Step 1: Install BladePipe
Follow the instructions in Install Worker (Docker) or Install Worker (Binary) to download and install a BladePipe Worker.
Alternatively, you can deploy BladePipe on-premises.
Step 2: Add Data Sources
- Log in to the BladePipe Cloud.
- Click DataSource > Add DataSource, and add MySQL and Paimon instances.
- When adding a Paimon instance, special configuration is required. See Add a Paimon DataSource.
Step 3: Create a Sync DataJob
- Click DataJob > Create DataJob.
- Select the source and target DataSources, and click Test Connection to ensure the connection to the source and target DataSources are both successful.
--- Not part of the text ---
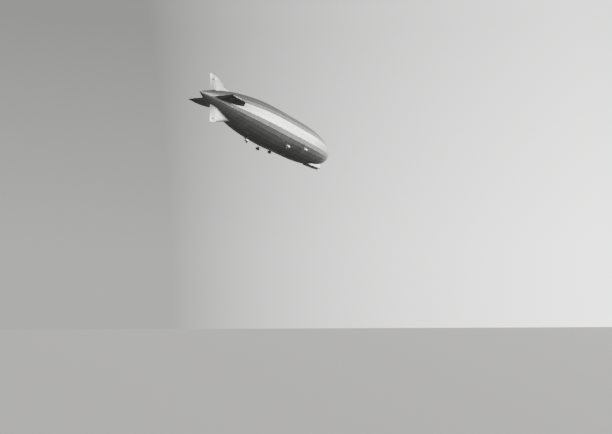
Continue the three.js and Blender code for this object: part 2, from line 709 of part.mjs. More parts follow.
for (const [name, station, y, z] of ENGINE_CARS) {
  const car = new THREE.Group();
  car.position.set(station, y, z);
  const hullHere = hullKeepOut(SEAT).translate([-station, -y, -z]);
  car.add(piece(`engine_car_${name}`, engineCarShell(y, z), "dopedFabric"));
  car.add(piece(`engine_${name}`, engineSolid(), "engineIron"));
  car.add(piece(`radiator_${name}`, radiatorSolid(), "bareMetal"));
  car.add(piece(`struts_${name}`, strutFrame(y, z).subtract(hullHere), "strutPaint"));
  car.add(piece(`ladder_${name}`, ladderSolid(y, z).subtract(hullHere), "strutPaint"));
  car.add(piece(`propeller_${name}`, propellerSolid(), "bladeWood"));
  ship.add(car);
}
const centreCar = ENGINE_CARS[4];
const sternBag = new THREE.Vector3(centreCar[1] + 25, 0, centreCar[3] - 145);
const centreForm = engineCarForm(-SEAT).translate([centreCar[1], 0, centreCar[3]]);
ship.add(piece("aft_bumper", bumper(180, 62, sternBag, sternBag.z - 56, centreForm), "bagFabric"));

export default airship;
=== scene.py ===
from math import atan, atan2, cos, hypot, pi, radians, sin, sqrt

import bmesh
import bpy
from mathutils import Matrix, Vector


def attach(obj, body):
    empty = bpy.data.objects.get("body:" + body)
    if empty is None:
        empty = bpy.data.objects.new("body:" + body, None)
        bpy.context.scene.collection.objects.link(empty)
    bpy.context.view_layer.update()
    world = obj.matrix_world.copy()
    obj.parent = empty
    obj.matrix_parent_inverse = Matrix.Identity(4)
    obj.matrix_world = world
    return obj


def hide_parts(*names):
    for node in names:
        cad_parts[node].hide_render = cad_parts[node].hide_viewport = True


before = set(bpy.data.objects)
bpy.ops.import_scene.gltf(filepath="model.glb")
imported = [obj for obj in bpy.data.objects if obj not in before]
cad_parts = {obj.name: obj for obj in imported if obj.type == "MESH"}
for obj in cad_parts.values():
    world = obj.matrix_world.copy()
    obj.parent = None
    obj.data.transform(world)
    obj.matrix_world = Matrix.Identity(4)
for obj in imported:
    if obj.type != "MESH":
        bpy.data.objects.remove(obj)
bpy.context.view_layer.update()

# Rigid passenger airship, 1:10. Metres: +X to the nose, +Y to port, +Z up, origin at the centre of lift.
liftStation = 13.171  # from the tail tip; every "station" below counts from the tail tip

hullForm = {
    "length": 23.66, "radius": 1.525, "sides": 28, "skin": 0.01,
    "bowLength": 7.816, "bowPower": 2.298,
    "sternLength": 12.17, "sternPower": 2.289, "sternFall": 0.948,
    "tailJoint": 1.16, "noseJoint": 23.4,
    "firstRing": 1.55, "ringGap": 0.5,  # intermediate rings; every third is a main ring
    "tape": 0.014, "sag": 0.0012,  # border left by the taped girders, and how far the cloth sinks inside it
}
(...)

- Select Incremental for DataJob Type, together with the Full Data option.
- Select the tables to be replicated.
- Select the columns to be replicated.
- Confirm the DataJob creation.
BladePipe will perform full data migration and continue capturing real-time changes to write into Paimon.
Step 4: Query Data from StarRocks
The final step is to query and analyze the data in Paimon. StarRocks supports Paimon Catalog natively. It can query real-time data in Paimon without data transformation or importing.
1. Create External Catalog
Run CREATE EXTERNAL CATALOG statement in StarRocks, and all Paimon data will be mapped to StarRocks.
CREATE EXTERNAL CATALOG paimon_catalog
PROPERTIES
(
"type" = "paimon",
"paimon.catalog.type" = "filesystem",
"paimon.catalog.warehouse" = "<s3_paimon_warehouse_path>",
"aws.s3.use_instance_profile" = "true",
"aws.s3.endpoint" = "<s3_endpoint>"
);
2. Query Real-Time Data
-- Show available databases
SHOW DATABASES FROM paimon_catalog;
-- Switch catalog
SET CATALOG paimon_catalog;
-- Switch to a specific database
USE your_database;
-- Query data
SELECT COUNT(*) FROM your_table LIMIT 10;
Now, any update in MySQL is reflected in Paimon in real time and instantly queryable in StarRocks. No ETL is needed.
Final Thoughts
Apache Paimon unlocks real-time capabilities for modern data lakes. With BladePipe, teams can automate ingestion without writing a single line of code. And when paired with StarRocks, the full pipeline from source to query is truly real-time and production-ready.
If you're building a streaming lakehouse, this stack is worth trying.